- RECORD EXTRACTS
>>
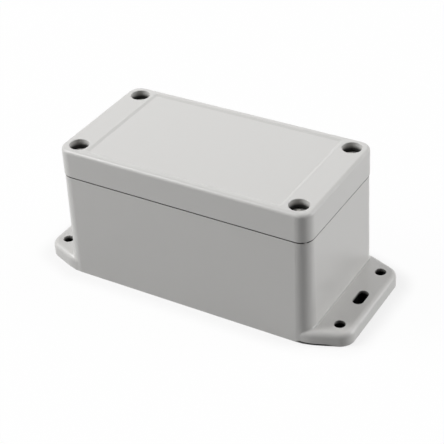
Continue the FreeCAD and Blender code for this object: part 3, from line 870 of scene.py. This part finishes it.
def distance_outside_base(recipe, housing):
    """How far a point of the floor lies outside the base, so negative under it.

    It is the largest of the distances to the end, to the slanting side of a flange and to the
    tub's side. Past the first two the flange's corner is an arc round its mounting hole.
    """
    x, y, _ = recipe.coordinates()
    past_x, past_y = abs(x) - housing.mount_along, abs(y) - housing.mount_across
    end = past_x - housing.flange_corner
    slanting = past_x * SLANT_X + past_y * SLANT_Y - housing.flange_corner
    sides = end.larger(slanting).larger(abs(y) - TUB_HALF_WIDTH)
    corner = hypotenuse(past_x, past_y) - housing.flange_corner
    past_end = past_y.between(0.0, 1e-6)
    past_slant = (past_x * SLANT_Y - past_y * SLANT_X).between(0.0, 1e-6)
    return sides + (corner - sides) * past_end * past_slant


def make_floor(settings, housing):
    """A wide pale floor: white away from the box, itself beside it, painted shade under it."""
    reach = 3.0
    # Painted shade: near black under the base, fading out 0.4 mm past its edge
    painted_shade_under_base = (0.02, 0.02, 0.02, 1.0)
    painted_shade_edge, white_edge = (-0.001, 0.0004), (-0.0004, 0.0001)
    white_beside, white_added = 0.75, 0.22
    corners = ((-reach, -reach, 0), (reach, -reach, 0), (reach, reach, 0), (-reach, reach, 0))
    material, recipe = new_recipe("studio_floor")
    outside = distance_outside_base(recipe, housing)
    directly = seen_directly(recipe)
    lit = recipe.blend(directly, shade(settings.floor, settings.floor_return / settings.floor[0]),
                       shade(settings.floor, 1))
    colour = recipe.blend(outside.past(0.0, painted_shade_edge), painted_shade_under_base, lit)
    plain = recipe.node("ShaderNodeBsdfDiffuse", None, {"Color": colour})
    white = recipe.node("ShaderNodeEmission", None, {"Color": WHITE, "Strength": 1.0})
    share = outside.between(0.0, settings.shade_reach) * white_added + white_beside
    # No white glow over the painted shade under the base
    share = directly * share * outside.past(0.0, white_edge)
    recipe.finish(recipe.mixed(share, plain, white))
    floor = new_piece("floor", np.array(corners), [(0, 1, 2, 3)], material)


# Each lamp's degrees round the box from its front, degrees above the floor, and watts.
LAMPS = {
    "lamp_left": (-60, 45, 18.0),
    "lamp_left_low": (-60, 28, 7.3),
    "lamp_right": (135, 55, 8.8),
    "lamp_right_low": (120, 7, 15.3),
    "lamp_rear": (-150, 28, 1.5),
}


def add_lamp(name, settings, azimuth, elevation, power):
    """A square soft lamp that faces the middle of the box."""
    data = bpy.data.lights.new(name, "AREA")
    data.size = settings.lamp_side
    data.energy = power
    lamp = bpy.data.objects.new(name, data)
    azimuth, elevation = math.radians(azimuth), math.radians(elevation)
    level = math.cos(elevation)
    outward = Vector((math.sin(azimuth) * level, -math.cos(azimuth) * level, math.sin(elevation)))
    lamp.location = outward * settings.lamp_distance + Vector((0, 0, settings.lamp_aim))
    lamp.rotation_euler = outward.to_track_quat("Z", "Y").to_euler()
    bpy.context.scene.collection.objects.link(lamp)


def make_surroundings(settings):
    """Even light from all round, which shows as plain white."""
    world = bpy.data.worlds.new("studio_world")
    recipe = Recipe(world)
    light = recipe.node("ShaderNodeBackground", None, {
        "Color": WHITE, "Strength": settings.ambient})
    white = recipe.node("ShaderNodeBackground", None, {"Color": WHITE, "Strength": 1.0})
    recipe.finish(recipe.mixed(seen_directly(recipe), light, white), "ShaderNodeOutputWorld")
    bpy.context.scene.world = world


class PROJECTBOX_OT_set_stage(bpy.types.Operator):
    """Sets up the floor, the lamps, the surroundings and the camera"""

    bl_idname = "projectbox.set_stage"
    bl_label = "Set the stage"

    def execute(self, context):
        settings = context.scene.project_box_studio
        make_floor(settings, context.scene.project_box_housing)
        for name, (azimuth, elevation, power) in LAMPS.items():
            add_lamp(name, settings, azimuth, elevation, power)
        make_surroundings(settings)
        data = bpy.data.cameras.new("studio_camera")
        data.lens = settings.lens
        camera = bpy.data.objects.new("studio_camera", data)
        camera.location = settings.camera_place
        camera.rotation_euler = settings.camera_turn
        context.scene.collection.objects.link(camera)
        context.scene.camera = camera
        context.scene.view_settings.view_transform = "Standard"
        return {"FINISHED"}


class PROJECTBOX_PT_panel(bpy.types.Panel):
    """Lists the steps that dress the project box"""

    bl_idname = "PROJECTBOX_PT_panel"
    bl_label = "Project box"
    bl_space_type = "VIEW_3D"
    bl_region_type = "UI"
    bl_category = "Project box"

    def draw(self, context):
        for group, operator in STEPS:
            box = self.layout.box()
            settings = getattr(context.scene, group)
            for name in settings.__annotations__:
                box.prop(settings, name)
            box.operator(operator.bl_idname)


GROUPS = {
    "project_box_housing": HousingSettings,
    "project_box_screws": ScrewSettings,
    "project_box_inserts": InsertSettings,
    "project_box_seal": SealSettings,
    "project_box_studio": StudioSettings,
}
STEPS = (
    ("project_box_housing", PROJECTBOX_OT_finish_housing),
    ("project_box_screws", PROJECTBOX_OT_make_screws),
    ("project_box_inserts", PROJECTBOX_OT_make_inserts),
    ("project_box_seal", PROJECTBOX_OT_make_seal),
    ("project_box_studio", PROJECTBOX_OT_set_stage),
)
CLASSES = (*GROUPS.values(), *(operator for _, operator in STEPS), PROJECTBOX_PT_panel)


def register():
    for entry in CLASSES:
        bpy.utils.register_class(entry)
    for name, group in GROUPS.items():
        setattr(bpy.types.Scene, name, PointerProperty(type=group))


def unregister():
    for name in GROUPS:
        delattr(bpy.types.Scene, name)
    for entry in reversed(CLASSES):
        bpy.utils.unregister_class(entry)


def main():
    """Makes every piece and the stage."""
    register()
    bpy.ops.projectbox.finish_housing()
    bpy.ops.projectbox.make_screws()
    bpy.ops.projectbox.make_inserts()
    bpy.ops.projectbox.make_seal()
    bpy.ops.projectbox.set_stage()


if __name__ == "__main__":
    main()
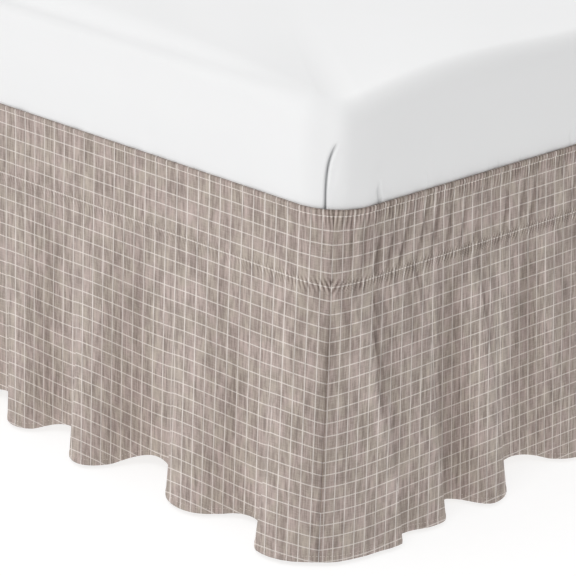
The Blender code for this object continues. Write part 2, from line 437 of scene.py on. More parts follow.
def complete_folds(folds, length, seed):
    """Add the folds up to the far corner, which ends as the near one starts."""
    far_corner = [Fold(length - fold.at_elastic, length - fold.at_hem, fold.out)
                  for fold in reversed(CORNER_FOLDS)]
    folds = list(folds)
    last, target = folds[-1], far_corner[0]
    room = target.at_hem - last.at_hem
    count = round(room / (sum(FOLD_PITCH) / 2))
    starts_on_crest = last.out > 0
    if starts_on_crest == (count % 2 == 1):
        count += 1      # the last of them has to be a valley
    draw = random.Random(seed)
    widths = [draw.uniform(*FOLD_PITCH) for _ in range(count)]
    is_crest = not starts_on_crest
    passed = 0.0
    for width in widths[:-1]:
        passed += width
        share = passed / sum(widths)
        at_elastic = last.at_elastic + (target.at_elastic - last.at_elastic) * share
        out = draw.uniform(*(CREST_OUT if is_crest else VALLEY_OUT))
        folds.append(Fold(at_elastic, last.at_hem + room * share, out))
        is_crest = not is_crest
    return folds + far_corner


# %% [markdown]
# ## Small gathers
#
# Elastic draws cloth into puckers about 6 mm wide, with rounded backs and sharp
# grooves. They are strongest on the elastic and die away within two fingers of it.
# Between the two rows the cloth of the foot panel is also dragged into a few
# slanting creases, and below the second row narrow gathers run into the flutes.
# The puckers come from a formula. The creases that show most are a short table.

# %% Waves that never quite repeat
PUCKER_PITCH = 0.0056
PUCKER_DRIFT = 0.28         # how far they stray from an even pitch, in puckers


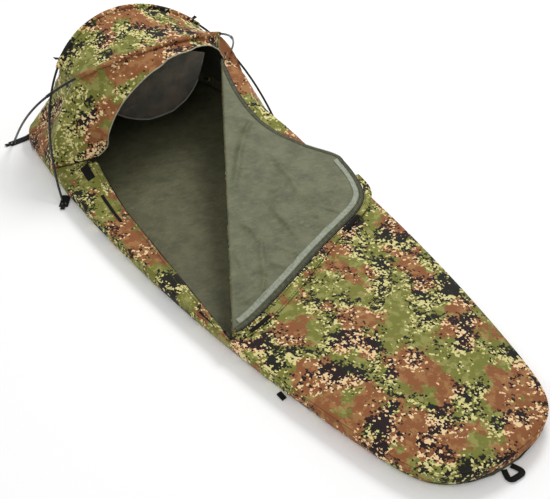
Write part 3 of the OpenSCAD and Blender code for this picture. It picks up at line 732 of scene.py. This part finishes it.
ZIP_FLAP = cloth("side_zip_tape", zip_flap_grid()[::-1], ["camo_sewn", "zip_tape"], nodes="bag_zip_tape",
                 t=0.0009, lengthwise=True)
teeth("side_zip_teeth", spaced(along_zip(-0.0005, 0.0161), 380), (0, 0, 1), (0.0017, 0.0046, 0.0032), BAG,
      "bag_zip_coil")

RIM_STRIPS = ((-0.268, 0.042, 0.25, 0.80), (0.395, 0.085, 0.65, 0.77), (0.616, 0.038, 0.60, 0.85))
for k, (at, half, low, high) in enumerate(RIM_STRIPS):
    y = np.linspace(at + half, at - half, 24)
    s = np.linspace(low, high, 5)
    x = mix(-half_w(y)[:, None], zip_x(y)[:, None], s[None])
    yy = np.repeat(y[:, None], 5, 1)
    strip = np.stack([x, yy, border_z(x, yy) + 0.0052], -1)
    cloth(f"border_hook_strip_{k + 1}", strip, ["hook"], BAG, "rim_hook_strips" if k == 0 else (),
          t=0.0014)


# ---------- piping and small webbing ----------

def piping_line():
    loop = outline(760, inset=-0.0026)
    line = np.concatenate([loop, np.full((len(loop), 1), WALL - 0.001)], -1)
    keep_right = (line[:, 0] > 0) & (line[:, 1] < 0.60)
    keep_left = (line[:, 0] <= 0) & (line[:, 1] < FOOT[1])
    return drawn_in(np.concatenate([line[keep_left], line[keep_right]]))


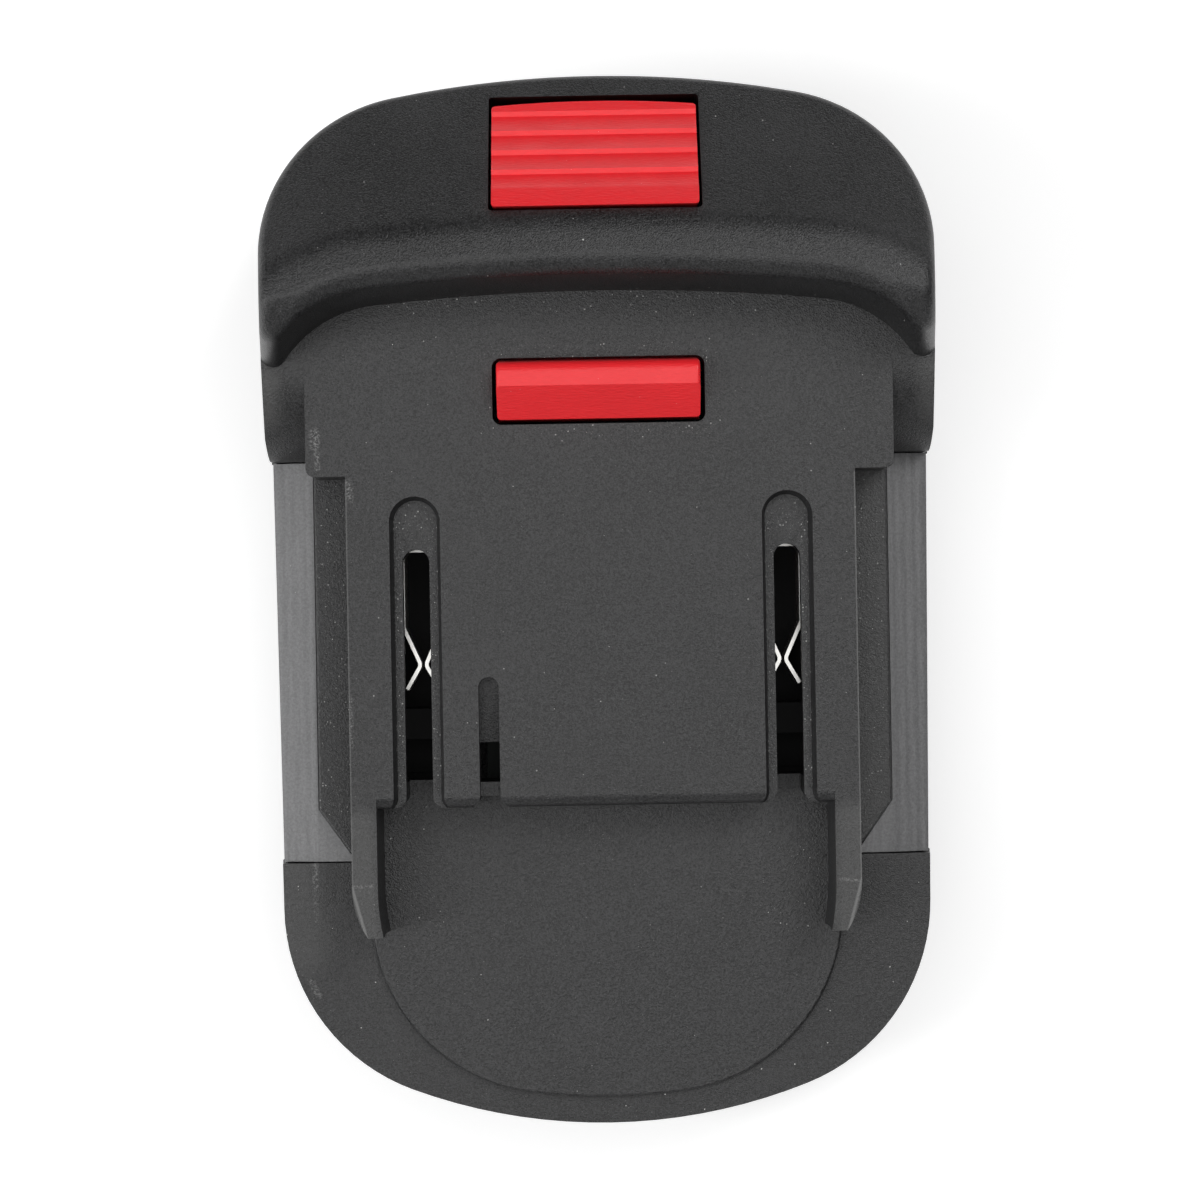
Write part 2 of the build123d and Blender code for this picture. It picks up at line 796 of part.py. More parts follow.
<<
Count each line with "code" in it and report that figure by itself.

- SOLUTION
4